- THE REQUEST -
Reproduce each line of the listing exactly.

___

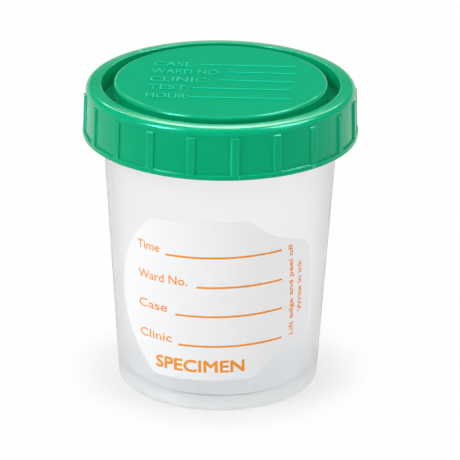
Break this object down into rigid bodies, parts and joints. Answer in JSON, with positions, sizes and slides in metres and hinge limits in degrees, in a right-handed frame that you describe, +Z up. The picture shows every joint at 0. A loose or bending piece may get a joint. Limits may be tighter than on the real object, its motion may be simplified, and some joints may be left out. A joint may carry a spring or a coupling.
{
  "type": "specimen container",
  "caption": "Tapered translucent plastic cup with a threaded neck, a ribbed screw lid with a plug seal, and a die-cut writing label.",
  "frame": {"origin": "centre of the foot ring on the ground, at the bottom centre of the whole part's box", "axes": "+Z up along the axis that the cup and lid turn about; the label faces -Y"},
  "size_m": [0.0656, 0.0656, 0.0754],
  "materials": {
    "cup_plastic": "translucent natural polypropylene, softly frosted",
    "lid_plastic": "glossy moulded green",
    "label_paper": "satin white label stock with printed rules"
  },
  "bodies": {
    "cup": {"cup": "cup_plastic", "label": "label_paper"},
    "lid": {"lid": "lid_plastic"}
  },
  "joints": [
    {"name": "lid_lift", "type": "slide", "parent": "cup", "child": "lid", "axis": [0, 0, 1], "range_m": [0, 0.06]}
  ]
}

___

- RESPONSE TO THE EXERCISE -
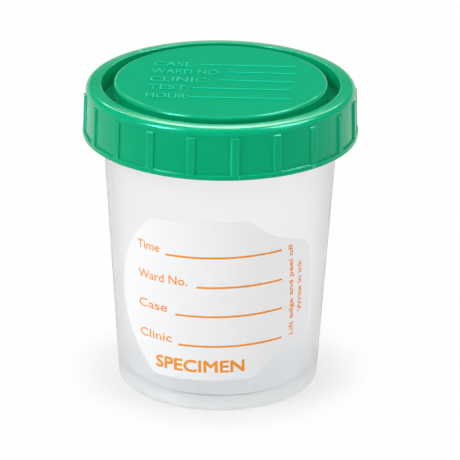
Break this object down into rigid bodies, parts and joints. Answer in JSON, with positions, sizes and slides in metres and hinge limits in degrees, in a right-handed frame that you describe, +Z up. The picture shows every joint at 0. A loose or bending piece may get a joint. Limits may be tighter than on the real object, its motion may be simplified, and some joints may be left out. A joint may carry a spring or a coupling.
{
  "type": "specimen container",
  "caption": "Tapered translucent plastic cup with a threaded neck, a ribbed screw lid with a plug seal, and a die-cut writing label.",
  "frame": {"origin": "centre of the foot ring on the ground, at the bottom centre of the whole part's box", "axes": "+Z up along the axis that the cup and lid turn about; the label faces -Y"},
  "size_m": [0.0656, 0.0656, 0.0754],
  "materials": {
    "cup_plastic": "translucent natural polypropylene, softly frosted",
    "lid_plastic": "glossy moulded green",
    "label_paper": "satin white label stock with printed rules"
  },
  "bodies": {
    "cup": {"cup": "cup_plastic", "label": "label_paper"},
    "lid": {"lid": "lid_plastic"}
  },
  "joints": [
    {"name": "lid_lift", "type": "slide", "parent": "cup", "child": "lid", "axis": [0, 0, 1], "range_m": [0, 0.06]}
  ]
}